Dataset records ::
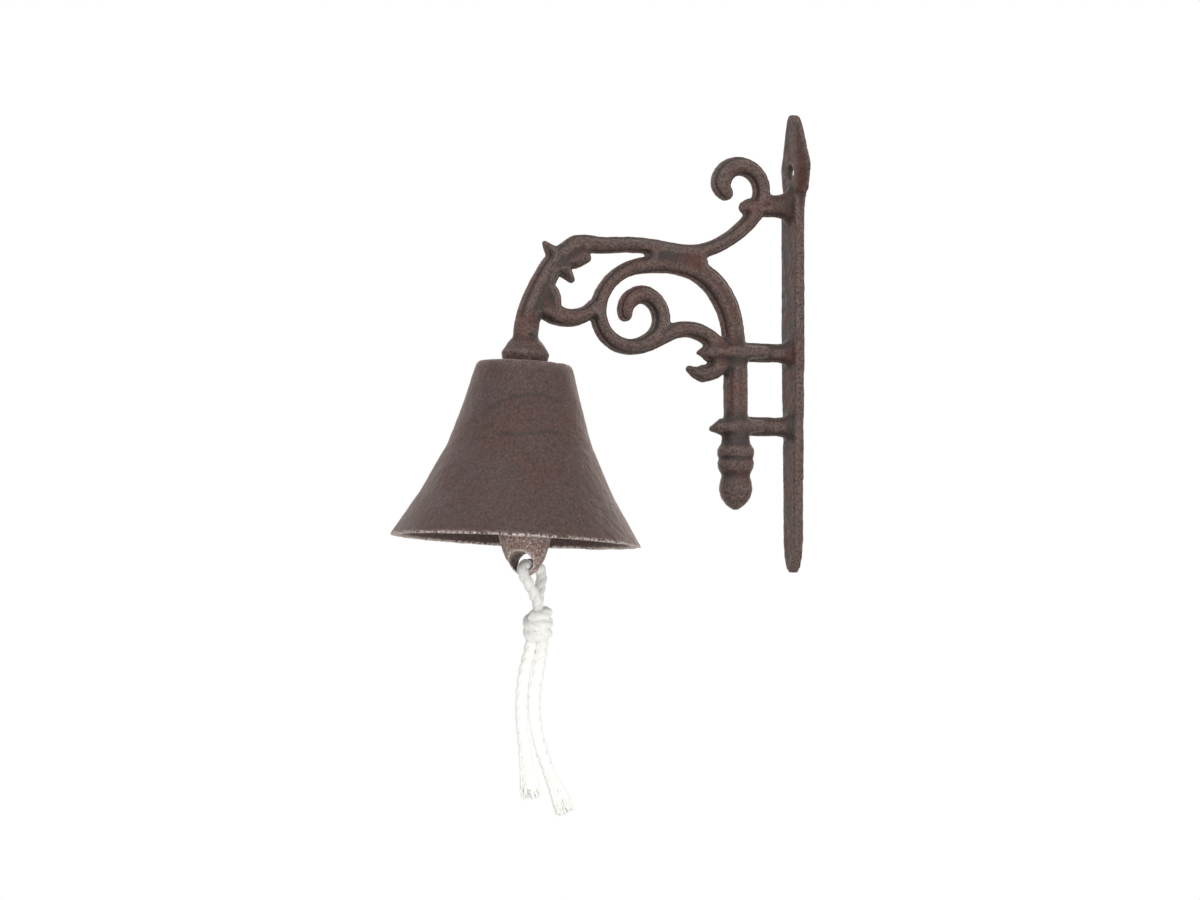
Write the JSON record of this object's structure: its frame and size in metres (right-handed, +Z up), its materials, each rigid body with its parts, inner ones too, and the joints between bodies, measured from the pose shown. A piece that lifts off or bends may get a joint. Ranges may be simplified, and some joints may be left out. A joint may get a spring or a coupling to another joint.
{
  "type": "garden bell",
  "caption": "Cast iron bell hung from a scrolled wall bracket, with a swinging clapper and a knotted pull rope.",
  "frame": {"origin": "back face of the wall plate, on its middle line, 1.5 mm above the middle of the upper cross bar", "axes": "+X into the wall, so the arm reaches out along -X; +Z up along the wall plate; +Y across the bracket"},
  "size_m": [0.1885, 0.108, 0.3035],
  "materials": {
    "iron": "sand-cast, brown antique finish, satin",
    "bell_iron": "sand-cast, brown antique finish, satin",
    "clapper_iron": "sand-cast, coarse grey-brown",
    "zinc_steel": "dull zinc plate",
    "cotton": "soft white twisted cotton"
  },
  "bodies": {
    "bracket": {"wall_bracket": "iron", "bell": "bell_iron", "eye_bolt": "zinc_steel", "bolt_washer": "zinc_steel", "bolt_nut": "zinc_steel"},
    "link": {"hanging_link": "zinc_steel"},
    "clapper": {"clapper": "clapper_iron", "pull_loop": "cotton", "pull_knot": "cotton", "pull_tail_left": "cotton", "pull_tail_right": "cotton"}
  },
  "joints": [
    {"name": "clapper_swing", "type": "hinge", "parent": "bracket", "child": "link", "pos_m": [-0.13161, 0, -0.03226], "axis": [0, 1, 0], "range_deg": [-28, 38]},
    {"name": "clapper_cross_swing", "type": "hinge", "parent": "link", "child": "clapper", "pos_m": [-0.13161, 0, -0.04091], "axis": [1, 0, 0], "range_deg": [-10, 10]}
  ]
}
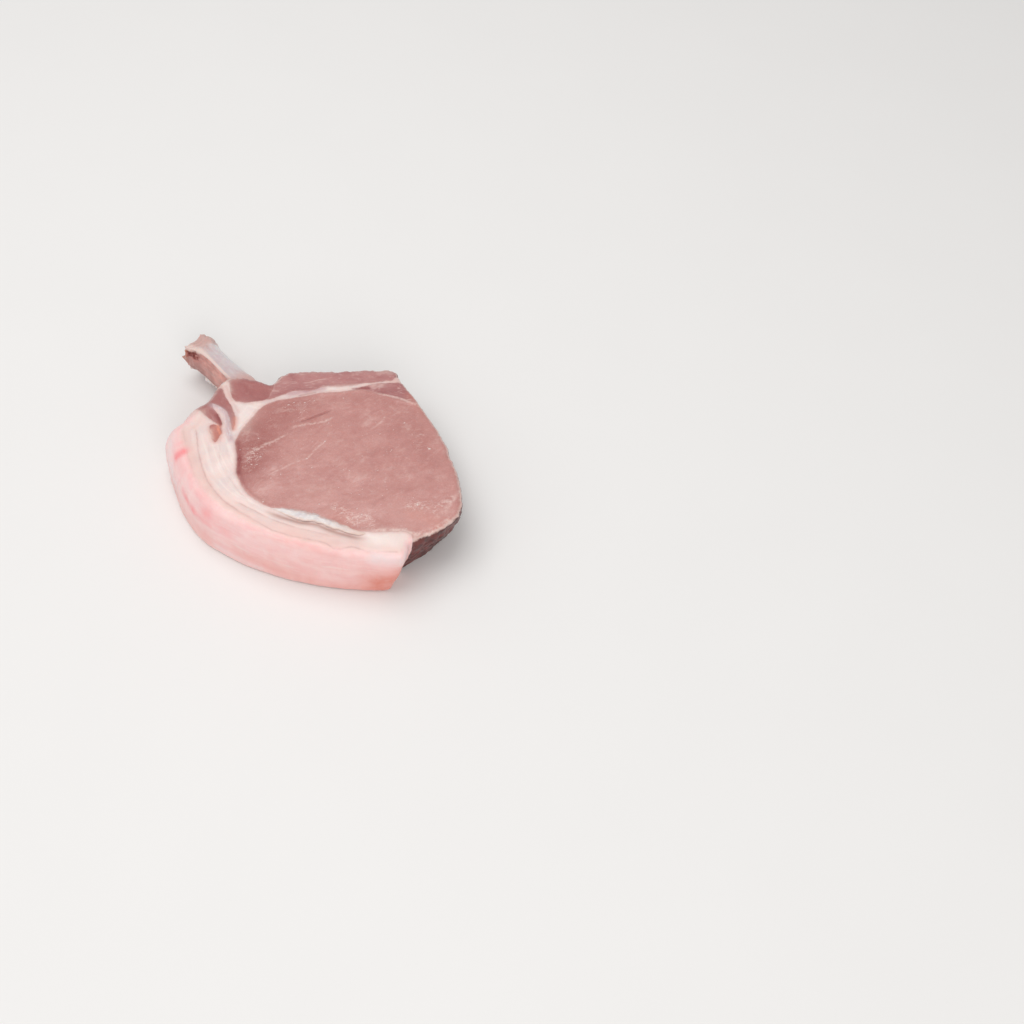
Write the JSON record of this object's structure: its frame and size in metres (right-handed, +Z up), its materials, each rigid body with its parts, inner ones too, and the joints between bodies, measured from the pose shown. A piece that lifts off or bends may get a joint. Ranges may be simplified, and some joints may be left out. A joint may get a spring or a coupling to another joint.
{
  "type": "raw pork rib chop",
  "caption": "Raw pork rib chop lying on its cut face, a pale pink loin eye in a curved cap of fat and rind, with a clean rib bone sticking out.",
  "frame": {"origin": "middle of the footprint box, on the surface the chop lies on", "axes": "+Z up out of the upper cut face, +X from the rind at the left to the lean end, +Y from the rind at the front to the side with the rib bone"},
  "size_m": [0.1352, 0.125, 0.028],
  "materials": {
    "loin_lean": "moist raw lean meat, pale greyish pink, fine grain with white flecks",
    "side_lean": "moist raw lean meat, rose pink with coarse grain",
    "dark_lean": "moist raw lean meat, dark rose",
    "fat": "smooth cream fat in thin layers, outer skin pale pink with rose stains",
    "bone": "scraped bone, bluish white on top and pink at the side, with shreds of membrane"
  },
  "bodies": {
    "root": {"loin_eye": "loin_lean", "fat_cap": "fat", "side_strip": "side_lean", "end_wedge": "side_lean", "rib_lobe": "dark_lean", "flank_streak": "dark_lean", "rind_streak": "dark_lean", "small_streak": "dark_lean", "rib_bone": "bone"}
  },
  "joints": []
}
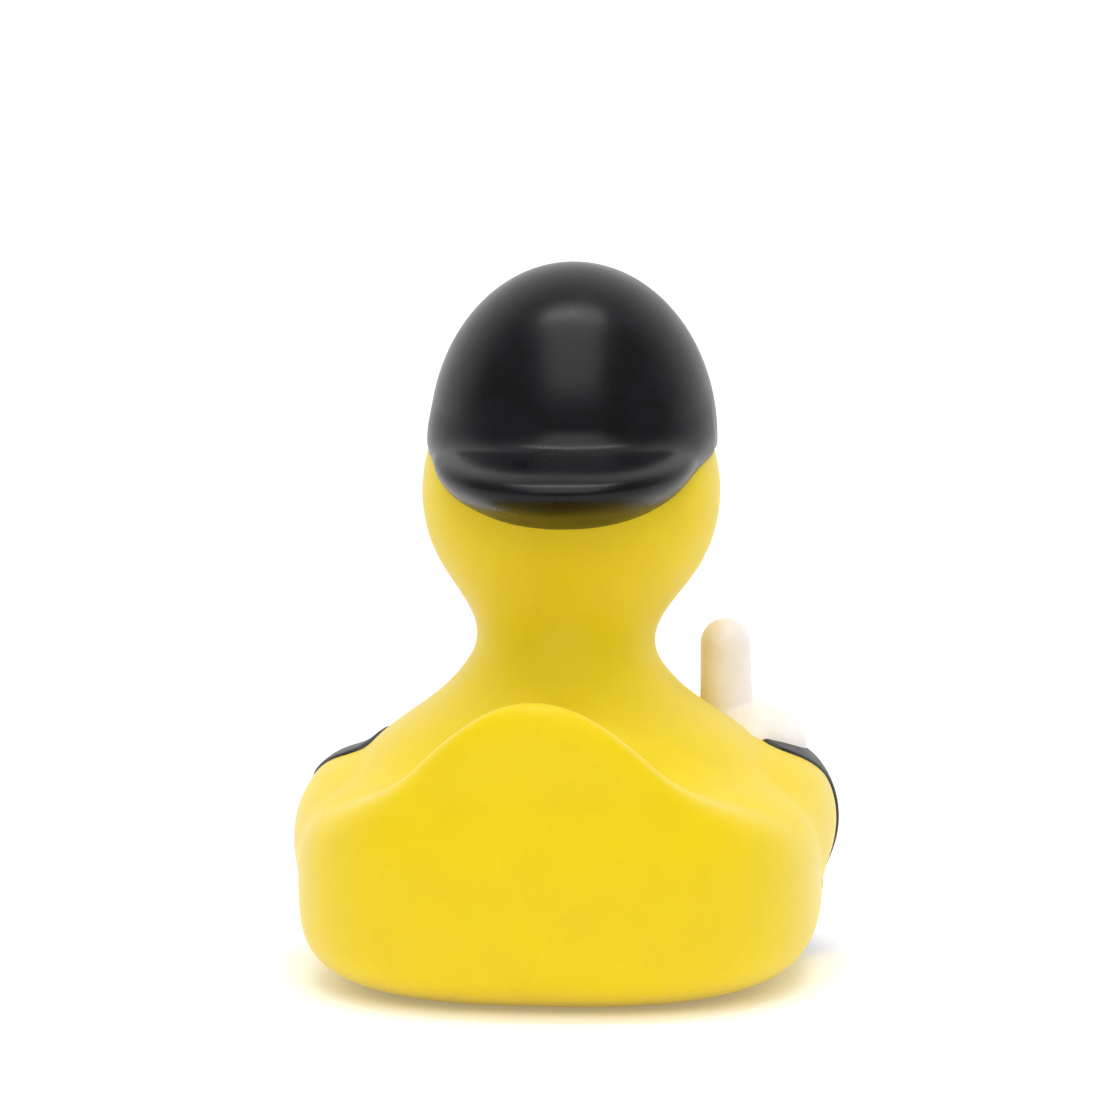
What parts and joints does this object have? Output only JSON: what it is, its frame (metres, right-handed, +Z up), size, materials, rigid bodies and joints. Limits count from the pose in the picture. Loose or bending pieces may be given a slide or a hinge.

The task ::
Return all of the entries exactly as they were supplied.

Complete answer ::
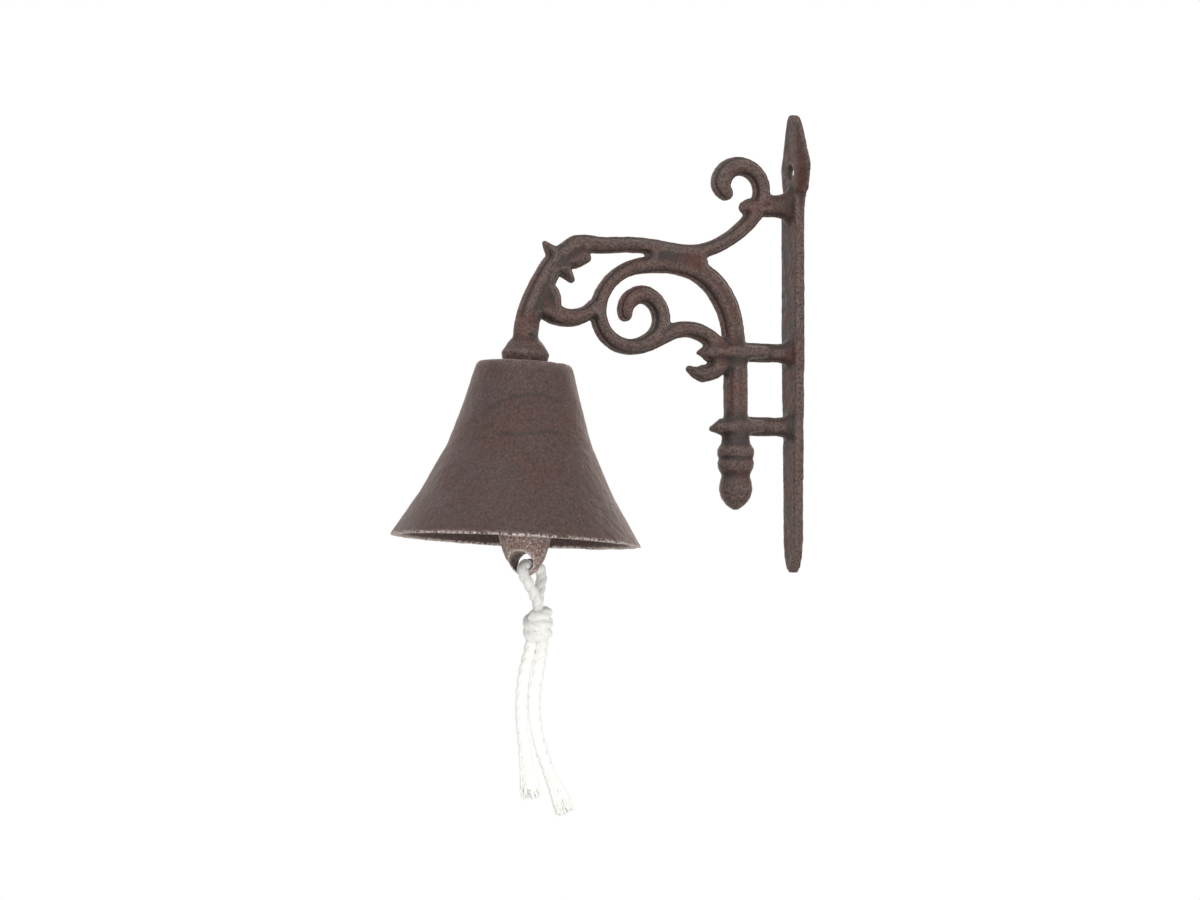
Write the JSON record of this object's structure: its frame and size in metres (right-handed, +Z up), its materials, each rigid body with its parts, inner ones too, and the joints between bodies, measured from the pose shown. A piece that lifts off or bends may get a joint. Ranges may be simplified, and some joints may be left out. A joint may get a spring or a coupling to another joint.
{
  "type": "garden bell",
  "caption": "Cast iron bell hung from a scrolled wall bracket, with a swinging clapper and a knotted pull rope.",
  "frame": {"origin": "back face of the wall plate, on its middle line, 1.5 mm above the middle of the upper cross bar", "axes": "+X into the wall, so the arm reaches out along -X; +Z up along the wall plate; +Y across the bracket"},
  "size_m": [0.1885, 0.108, 0.3035],
  "materials": {
    "iron": "sand-cast, brown antique finish, satin",
    "bell_iron": "sand-cast, brown antique finish, satin",
    "clapper_iron": "sand-cast, coarse grey-brown",
    "zinc_steel": "dull zinc plate",
    "cotton": "soft white twisted cotton"
  },
  "bodies": {
    "bracket": {"wall_bracket": "iron", "bell": "bell_iron", "eye_bolt": "zinc_steel", "bolt_washer": "zinc_steel", "bolt_nut": "zinc_steel"},
    "link": {"hanging_link": "zinc_steel"},
    "clapper": {"clapper": "clapper_iron", "pull_loop": "cotton", "pull_knot": "cotton", "pull_tail_left": "cotton", "pull_tail_right": "cotton"}
  },
  "joints": [
    {"name": "clapper_swing", "type": "hinge", "parent": "bracket", "child": "link", "pos_m": [-0.13161, 0, -0.03226], "axis": [0, 1, 0], "range_deg": [-28, 38]},
    {"name": "clapper_cross_swing", "type": "hinge", "parent": "link", "child": "clapper", "pos_m": [-0.13161, 0, -0.04091], "axis": [1, 0, 0], "range_deg": [-10, 10]}
  ]
}
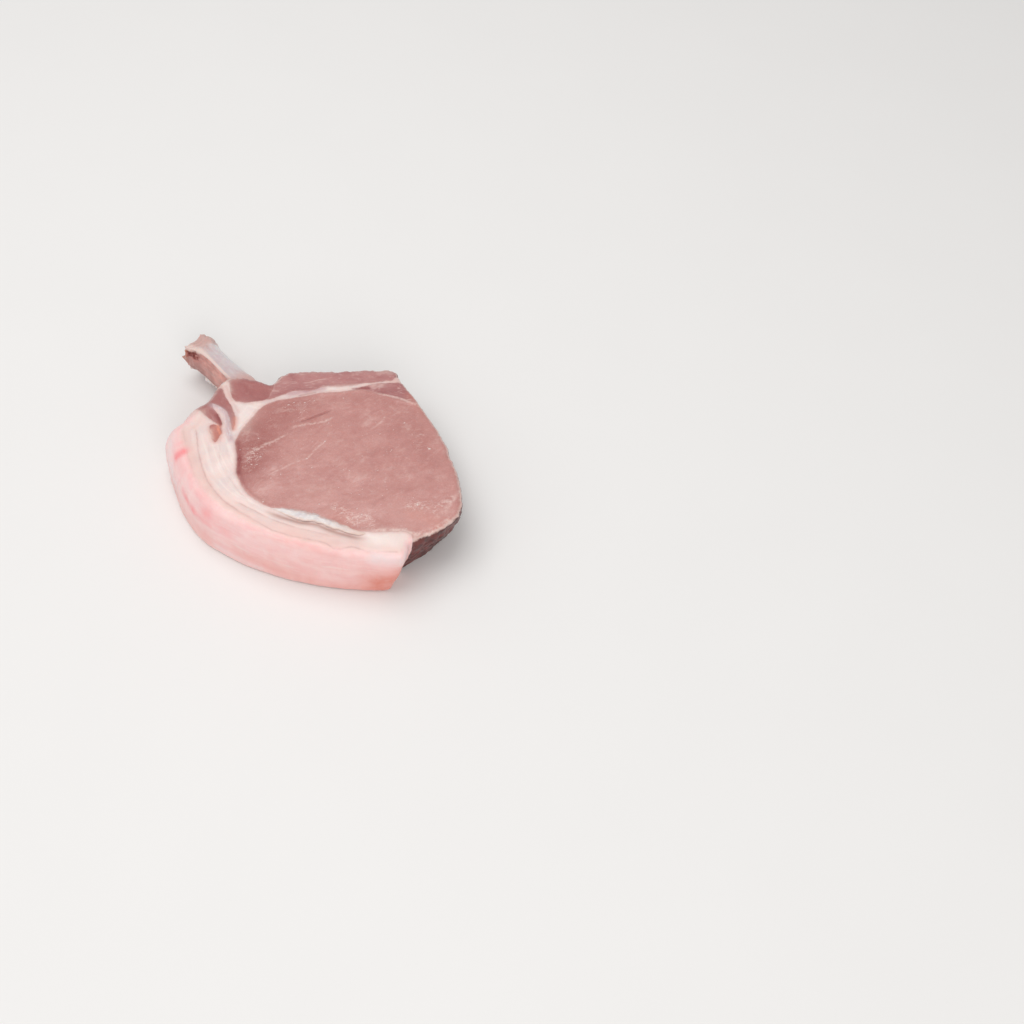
Write the JSON record of this object's structure: its frame and size in metres (right-handed, +Z up), its materials, each rigid body with its parts, inner ones too, and the joints between bodies, measured from the pose shown. A piece that lifts off or bends may get a joint. Ranges may be simplified, and some joints may be left out. A joint may get a spring or a coupling to another joint.
{
  "type": "raw pork rib chop",
  "caption": "Raw pork rib chop lying on its cut face, a pale pink loin eye in a curved cap of fat and rind, with a clean rib bone sticking out.",
  "frame": {"origin": "middle of the footprint box, on the surface the chop lies on", "axes": "+Z up out of the upper cut face, +X from the rind at the left to the lean end, +Y from the rind at the front to the side with the rib bone"},
  "size_m": [0.1352, 0.125, 0.028],
  "materials": {
    "loin_lean": "moist raw lean meat, pale greyish pink, fine grain with white flecks",
    "side_lean": "moist raw lean meat, rose pink with coarse grain",
    "dark_lean": "moist raw lean meat, dark rose",
    "fat": "smooth cream fat in thin layers, outer skin pale pink with rose stains",
    "bone": "scraped bone, bluish white on top and pink at the side, with shreds of membrane"
  },
  "bodies": {
    "root": {"loin_eye": "loin_lean", "fat_cap": "fat", "side_strip": "side_lean", "end_wedge": "side_lean", "rib_lobe": "dark_lean", "flank_streak": "dark_lean", "rind_streak": "dark_lean", "small_streak": "dark_lean", "rib_bone": "bone"}
  },
  "joints": []
}
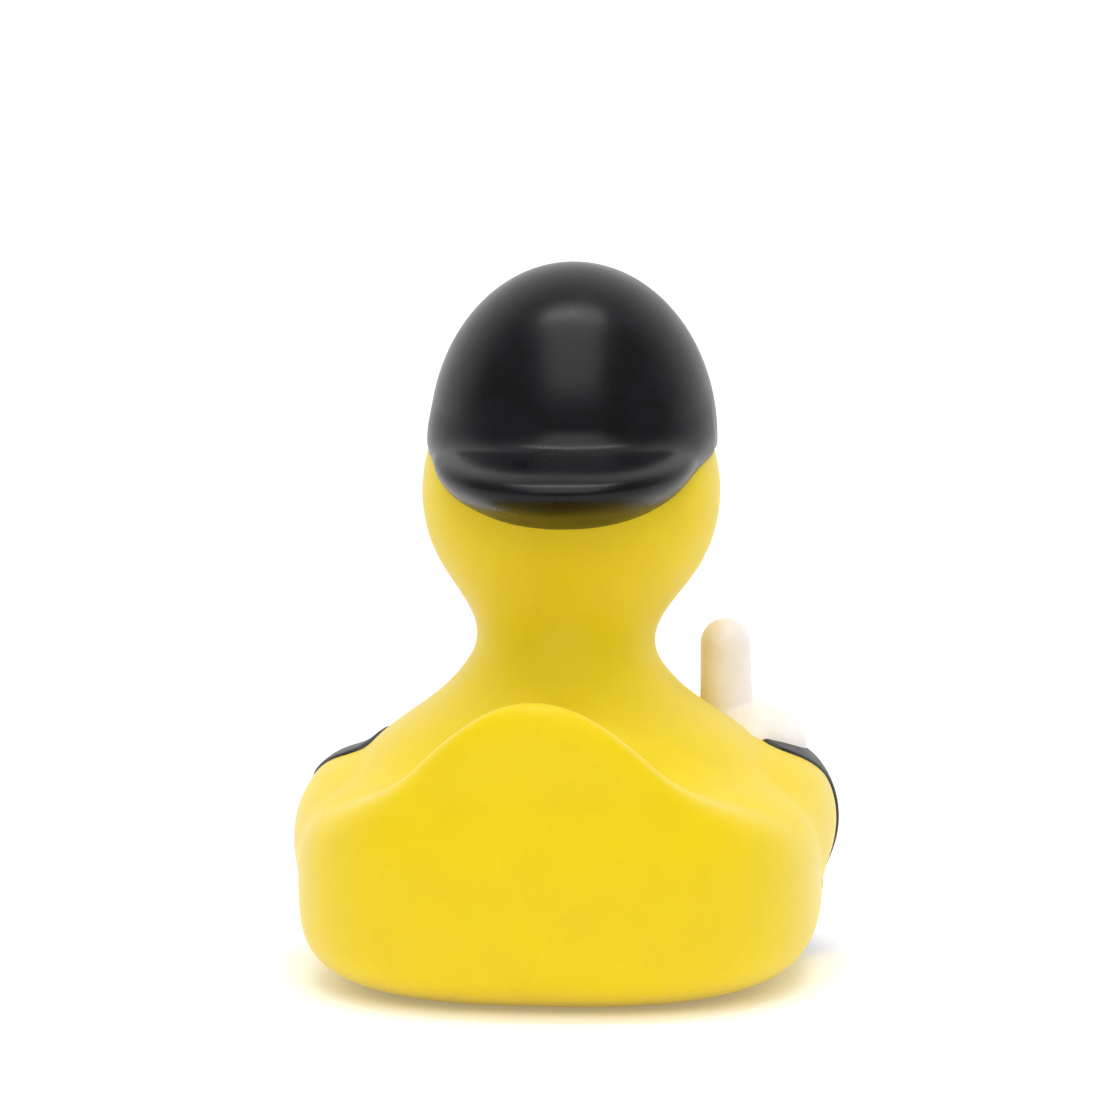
What parts and joints does this object have? Output only JSON: what it is, its frame (metres, right-handed, +Z up), size, materials, rigid bodies and joints. Limits count from the pose in the picture. Loose or bending pieces may be given a slide or a hinge.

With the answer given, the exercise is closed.